Design of Slow-Light Subwavelength Grating Waveguides for Enhanced On-Chip Methane Sensing by Absorption Spectroscopy

Abstract

The performance of on-chip gas sensors using absorption spectroscopy are currently limited by the small overlap and reduced interaction length between the light and the analyte. Here, the use of slow-light in subwavelength grating (SWG) waveguide integrated on a silicon photonic chip is proposed to improve methane sensing by tunable diode laser absorption spectroscopy in the near infrared. Such SWG waveguide increases the interaction by two means. First, close to the photonic bandgap edge, a SWG waveguide no longer acts as a metamaterial with a homogeneous index, but rather as a 1D photonic crystal in which slow-light effect enhances the light-analyte interaction.
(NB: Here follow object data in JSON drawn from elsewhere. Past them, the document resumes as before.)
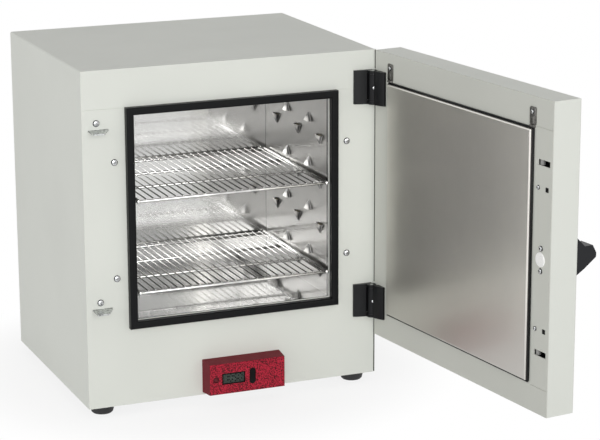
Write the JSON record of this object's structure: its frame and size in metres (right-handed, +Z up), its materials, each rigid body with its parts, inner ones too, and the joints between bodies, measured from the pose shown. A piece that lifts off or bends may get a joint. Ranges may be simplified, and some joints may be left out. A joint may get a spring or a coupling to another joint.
{
  "type": "laboratory oven",
  "caption": "Bench laboratory drying oven: sheet-steel cabinet, stainless chamber with sliding wire shelves, insulated side-hinged door, roller catches and a small controller.",
  "frame": {"origin": "On the bench, under the centre of the cabinet's casing (feet stand on z = 0).", "axes": "+Z up; -Y out of the front, where the door and chamber mouth are; +X to the right seen from the front, the hinge side."},
  "size_m": [0.5811, 0.8071, 0.508],
  "materials": {
    "casing_paint": "off-white textured powder coat",
    "door_frame_paint": "warm grey powder coat",
    "chamber_steel": "bright annealed stainless sheet",
    "shelf_wire": "electropolished wire",
    "zinc_steel": "zinc-plated sheet",
    "screw_steel": "bright plated",
    "hinge_black": "satin black",
    "gasket_rubber": "black silicone",
    "handle_plastic": "black moulding",
    "controller_plastic": "red fine-textured moulding",
    "window_clear": "clear window",
    "display": "grey-green liquid crystal",
    "board": "green laminate",
    "lamp_red": "translucent red",
    "black_plastic": "black moulding",
    "brass_pins": "plated brass",
    "heater_sheath": "oxidised steel sheath",
    "mineral_wool": "mineral fibre",
    "white_nylon": "white nylon"
  },
  "bodies": {
    "cabinet": {"outer_shell": "casing_paint", "front_frame": "casing_paint", "rear_panel": "casing_paint", "base_tray": "zinc_steel", "feet": "gasket_rubber", "foot_screws": "screw_steel", "rear_screws": "screw_steel", "chamber_wrap": "chamber_steel", "chamber_side_left": "chamber_steel", "chamber_side_right": "chamber_steel", "insulation_jacket": "mineral_wool", "door_gasket": "gasket_rubber", "chamber_screws": "screw_steel", "striker_upper": "zinc_steel", "striker_lower": "zinc_steel", "striker_screws": "screw_steel", "hinge_leaf_upper_fixed": "hinge_black", "hinge_leaf_lower_fixed": "hinge_black", "hinge_pins": "screw_steel", "hinge_screws_fixed": "hinge_black", "controller_housing": "controller_plastic", "display_window": "window_clear", "display_module": "display", "control_board": "board", "indicator_lamp": "lamp_red", "controller_screws": "screw_steel", "heater_tray": "zinc_steel", "heater_element": "heater_sheath", "thermal_cutout": "screw_steel", "temperature_probe": "screw_steel", "relay_board": "board", "power_relay": "black_plastic", "terminal_block": "black_plastic", "mains_inlet": "black_plastic", "inlet_pins": "brass_pins"},
    "door": {"door_skin": "casing_paint", "door_inner_frame": "door_frame_paint", "door_insulation": "mineral_wool", "door_panel": "chamber_steel", "panel_seal": "gasket_rubber", "panel_clips": "zinc_steel", "clip_screws": "screw_steel", "door_handle": "handle_plastic", "handle_plug": "white_nylon", "handle_screws": "screw_steel", "catch_body_upper": "zinc_steel", "catch_body_lower": "zinc_steel", "catch_spring_upper": "zinc_steel", "catch_spring_lower": "zinc_steel", "catch_screws": "screw_steel", "hinge_leaf_upper_door": "hinge_black", "hinge_leaf_lower_door": "hinge_black", "hinge_screws_door": "hinge_black"},
    "catch_slide_upper": {"catch_slide_upper": "white_nylon"},
    "catch_slide_lower": {"catch_slide_lower": "white_nylon"},
    "catch_roller_upper": {"catch_roller_upper": "white_nylon"},
    "catch_roller_lower": {"catch_roller_lower": "white_nylon"},
    "shelf_upper": {"shelf_upper": "shelf_wire"},
    "shelf_lower": {"shelf_lower": "shelf_wire"},
    "set_rocker": {"set_rocker": "handle_plastic"}
  },
  "joints": [
    {"name": "door_hinge", "type": "hinge", "parent": "cabinet", "child": "door", "pos_m": [0.2154, -0.1908, 0.292], "axis": [0, 0, 1], "range_deg": [-97, 15]},
    {"name": "shelf_upper_slide", "type": "slide", "parent": "cabinet", "child": "shelf_upper", "axis": [0, -1, 0], "range_m": [0, 0.15]},
    {"name": "shelf_lower_slide", "type": "slide", "parent": "cabinet", "child": "shelf_lower", "axis": [0, -1, 0], "range_m": [0, 0.15]},
    {"name": "set_rocker_tilt", "type": "hinge", "parent": "cabinet", "child": "set_rocker", "pos_m": [0.0168, -0.2044, 0.043], "axis": [1, 0, 0], "range_deg": [-4, 4], "stiffness_Nm_per_rad": 0.05},
    {"name": "catch_upper_slide", "type": "slide", "parent": "door", "child": "catch_slide_upper", "axis": [-0.1219, 0.9925, 0], "range_m": [0, 0.003], "stiffness_N_per_m": 1500, "deforming": ["catch_spring_upper"]},
    {"name": "catch_lower_slide", "type": "slide", "parent": "door", "child": "catch_slide_lower", "axis": [-0.1219, 0.9925, 0], "range_m": [0, 0.003], "stiffness_N_per_m": 1500, "deforming": ["catch_spring_lower"]},
    {"name": "catch_roller_upper_spin", "type": "hinge", "parent": "catch_slide_upper", "child": "catch_roller_upper", "pos_m": [0.27783, -0.59502, 0.4225], "axis": [0, 0, 1], "continuous": true},
    {"name": "catch_roller_lower_spin", "type": "hinge", "parent": "catch_slide_lower", "child": "catch_roller_lower", "pos_m": [0.27783, -0.59502, 0.1615], "axis": [0, 0, 1], "continuous": true}
  ]
}
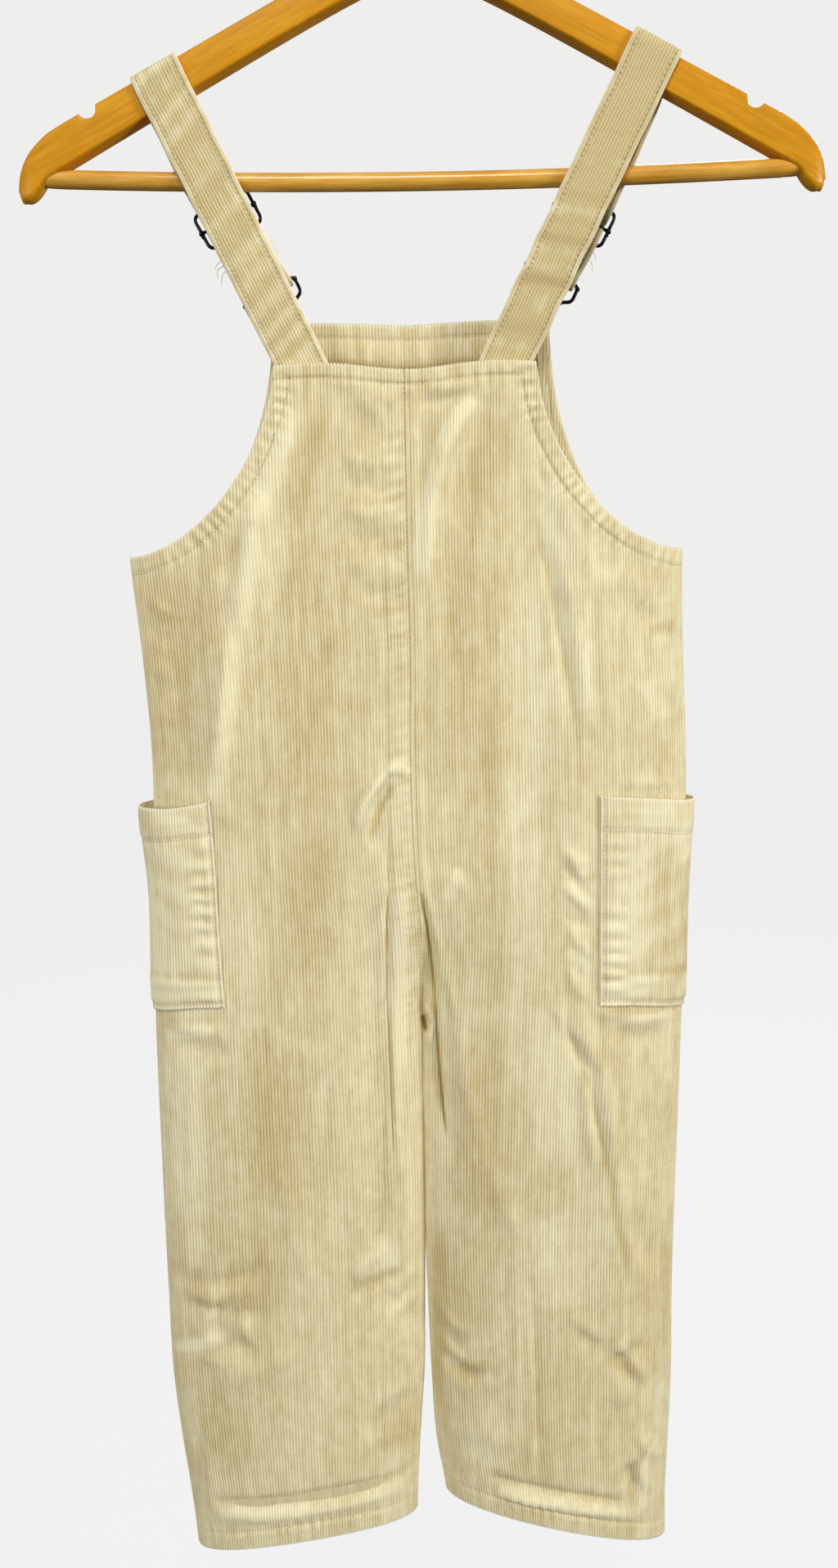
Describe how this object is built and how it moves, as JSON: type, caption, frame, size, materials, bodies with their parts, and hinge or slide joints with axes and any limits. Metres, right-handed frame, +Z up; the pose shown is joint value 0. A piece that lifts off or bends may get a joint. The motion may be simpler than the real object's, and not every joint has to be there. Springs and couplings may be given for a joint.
{
  "type": "corduroy bib overalls on a wooden coat hanger",
  "caption": "Child's corduroy bib overalls hanging flat on a flat wooden coat hanger, with adjustable straps, wire buckles, side patch pockets and open hems.",
  "frame": {"origin": "top of the inside of the hanger's hook, where a rail bears", "axes": "+Z up, +X to the right as seen from the garment's back, -Y towards the garment's back"},
  "size_m": [0.44, 0.0472, 1.069],
  "materials": {
    "corduroy": "cream cotton corduroy, fine wales running up and down, soft uneven nap",
    "gunmetal": "near-black plated wire, glossy",
    "varnished_wood": "honey-coloured wood under satin varnish",
    "hook_steel": "bright plated steel wire"
  },
  "bodies": {
    "root": {"back_left": "corduroy", "back_right": "corduroy", "front_left": "corduroy", "front_right": "corduroy", "front_facing": "corduroy", "pocket_left": "corduroy", "pocket_right": "corduroy", "strap_left": "corduroy", "strap_right": "corduroy", "slider_left": "gunmetal", "slider_right": "gunmetal", "buckle_left": "gunmetal", "buckle_right": "gunmetal", "button_left": "gunmetal", "button_right": "gunmetal", "hanger_body": "varnished_wood", "hanger_bar": "varnished_wood", "hanger_hook": "hook_steel"}
  },
  "joints": []
}
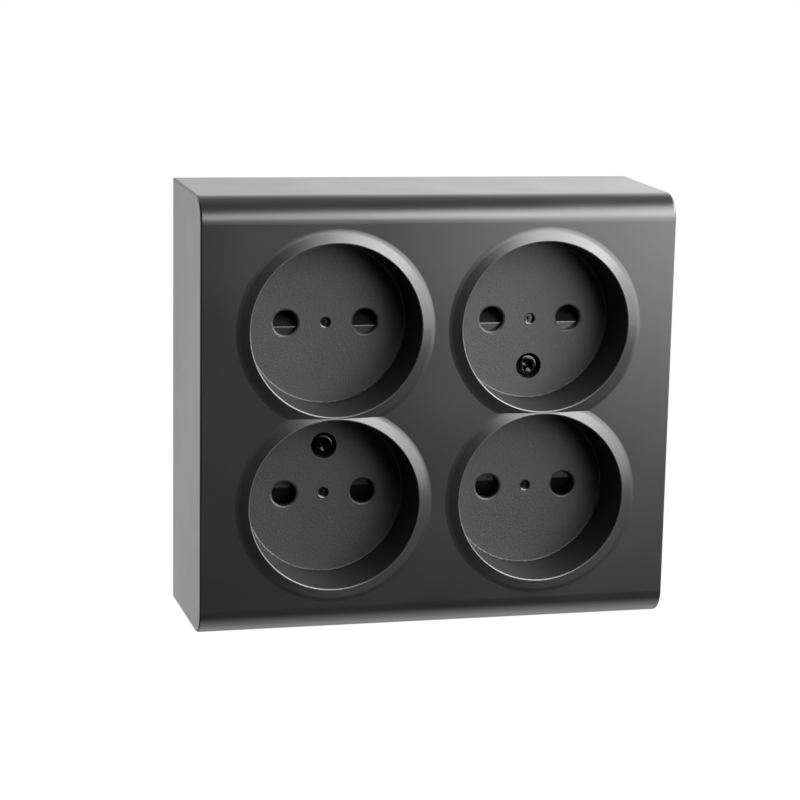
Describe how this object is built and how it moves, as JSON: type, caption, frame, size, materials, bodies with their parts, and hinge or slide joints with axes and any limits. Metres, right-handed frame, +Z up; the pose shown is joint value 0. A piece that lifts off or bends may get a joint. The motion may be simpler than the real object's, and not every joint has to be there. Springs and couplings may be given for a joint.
{
  "type": "surface mount quad socket",
  "caption": "Box-shaped surface socket outlet with round recessed wells in two rows, shuttered pin holes, raised rims and rounded top and bottom front edges.",
  "frame": {"origin": "middle of the flat back of the base plate, which lies on the wall", "axes": "+Y into the wall, +X to the right as seen from the front, +Z up; the pin holes face -Y"},
  "size_m": [0.1142, 0.0401, 0.104],
  "materials": {
    "cover_plastic": "satin anthracite",
    "base_plastic": "matt black-grey",
    "shutter_plastic": "smooth anthracite",
    "guide_plastic": "matt dark grey",
    "black_steel": "glossy black-plated steel",
    "zinc_steel": "bright zinc-plated steel",
    "spring_steel": "drawn spring wire",
    "brass": "stamped brass",
    "contact_bronze": "rolled phosphor bronze"
  },
  "bodies": {
    "socket_body": {"base_plate": "base_plastic", "cover_screw_left": "black_steel", "cover_screw_right": "black_steel", "front_cover": "cover_plastic", "guide_screws_lower_left": "zinc_steel", "guide_screws_lower_right": "zinc_steel", "guide_screws_upper_left": "zinc_steel", "guide_screws_upper_right": "zinc_steel", "live_busbar": "brass", "live_busbar_screws": "zinc_steel", "live_contact_lower_left": "contact_bronze", "live_contact_lower_right": "contact_bronze", "live_contact_rivets": "zinc_steel", "live_contact_upper_left": "contact_bronze", "live_contact_upper_right": "contact_bronze", "live_terminal": "brass", "live_terminal_screw": "zinc_steel", "neutral_busbar": "brass", "neutral_busbar_screws": "zinc_steel", "neutral_contact_lower_left": "contact_bronze", "neutral_contact_lower_right": "contact_bronze", "neutral_contact_rivets": "zinc_steel", "neutral_contact_upper_left": "contact_bronze", "neutral_contact_upper_right": "contact_bronze", "neutral_terminal": "brass", "neutral_terminal_screw": "zinc_steel", "screw_insert_left": "brass", "screw_insert_right": "brass", "shutter_guide_lower_left": "guide_plastic", "shutter_guide_lower_right": "guide_plastic", "shutter_guide_upper_left": "guide_plastic", "shutter_guide_upper_right": "guide_plastic", "shutter_spring_lower_left": "spring_steel", "shutter_spring_lower_right": "spring_steel", "shutter_spring_upper_left": "spring_steel", "shutter_spring_upper_right": "spring_steel"},
    "shutter_upper_left_body": {"shutter_upper_left": "shutter_plastic"},
    "shutter_upper_right_body": {"shutter_upper_right": "shutter_plastic"},
    "shutter_lower_left_body": {"shutter_lower_left": "shutter_plastic"},
    "shutter_lower_right_body": {"shutter_lower_right": "shutter_plastic"}
  },
  "joints": [
    {"name": "shutter_upper_left_slide", "type": "slide", "parent": "socket_body", "child": "shutter_upper_left_body", "axis": [0, 0, -1], "range_m": [0, 0.0062], "stiffness_N_per_m": 60, "springref_m": -0.003, "deforming": ["shutter_spring_upper_left"]},
    {"name": "shutter_upper_right_slide", "type": "slide", "parent": "socket_body", "child": "shutter_upper_right_body", "axis": [0, 0, -1], "range_m": [0, 0.0062], "stiffness_N_per_m": 60, "springref_m": -0.003, "deforming": ["shutter_spring_upper_right"]},
    {"name": "shutter_lower_left_slide", "type": "slide", "parent": "socket_body", "child": "shutter_lower_left_body", "axis": [0, 0, 1], "range_m": [0, 0.0062], "stiffness_N_per_m": 60, "springref_m": -0.003, "deforming": ["shutter_spring_lower_left"]},
    {"name": "shutter_lower_right_slide", "type": "slide", "parent": "socket_body", "child": "shutter_lower_right_body", "axis": [0, 0, 1], "range_m": [0, 0.0062], "stiffness_N_per_m": 60, "springref_m": -0.003, "deforming": ["shutter_spring_lower_right"]}
  ]
}
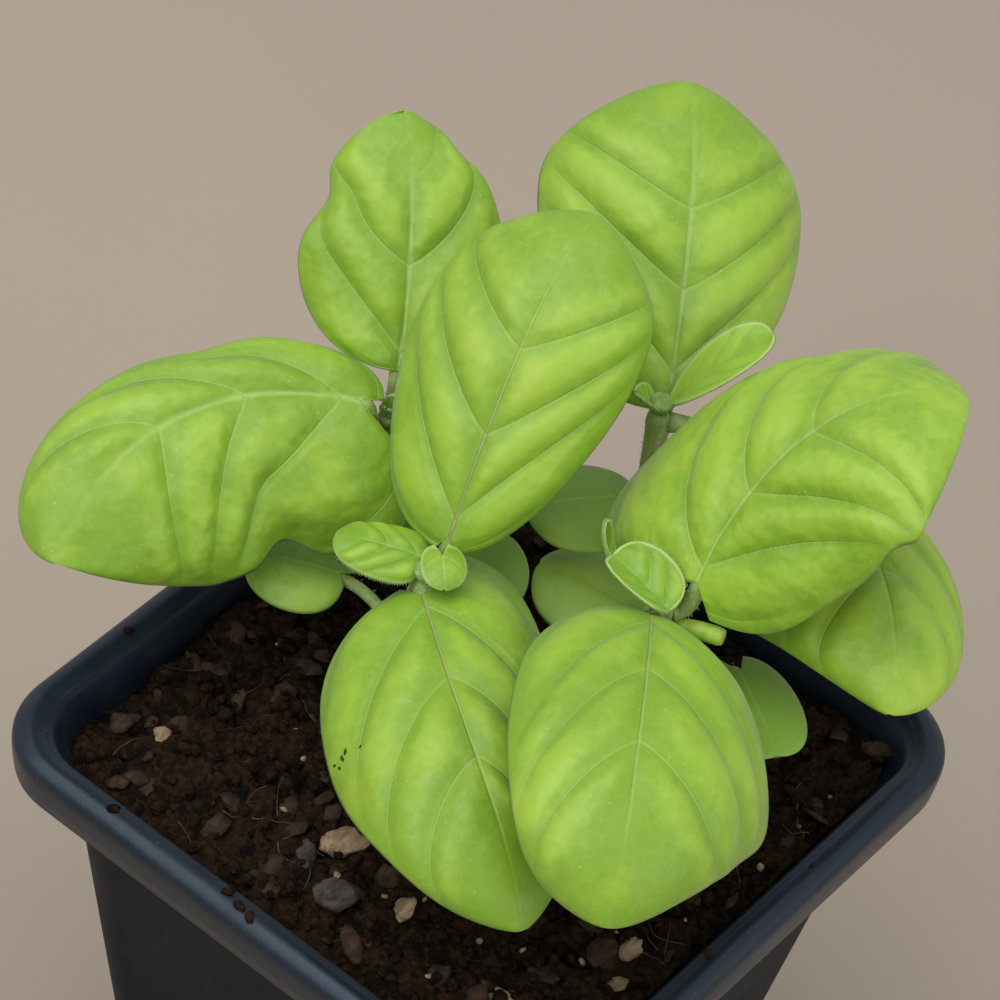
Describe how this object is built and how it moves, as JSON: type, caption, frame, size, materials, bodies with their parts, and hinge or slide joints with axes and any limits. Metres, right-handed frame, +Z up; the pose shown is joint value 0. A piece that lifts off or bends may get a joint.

Second, the subwavelength segmentation of the waveguide increases the modal overlap with the air. These two enhancement mechanisms results in a six-fold improvement of the interaction with respect to strip waveguides. In this paper, we discuss how to engineer the group index of SWG waveguides to exploit slow-light effect for the first time. Design guidelines for minimizing propagation loss and disorder effect are discussed considering limitations of typical fabrication processes. SWG waveguides could improve the sensitivity and the limit of detection of on-chip trace-gas sensors that provide a compact, fabrication tolerant, inexpensive, and selective sensing technology.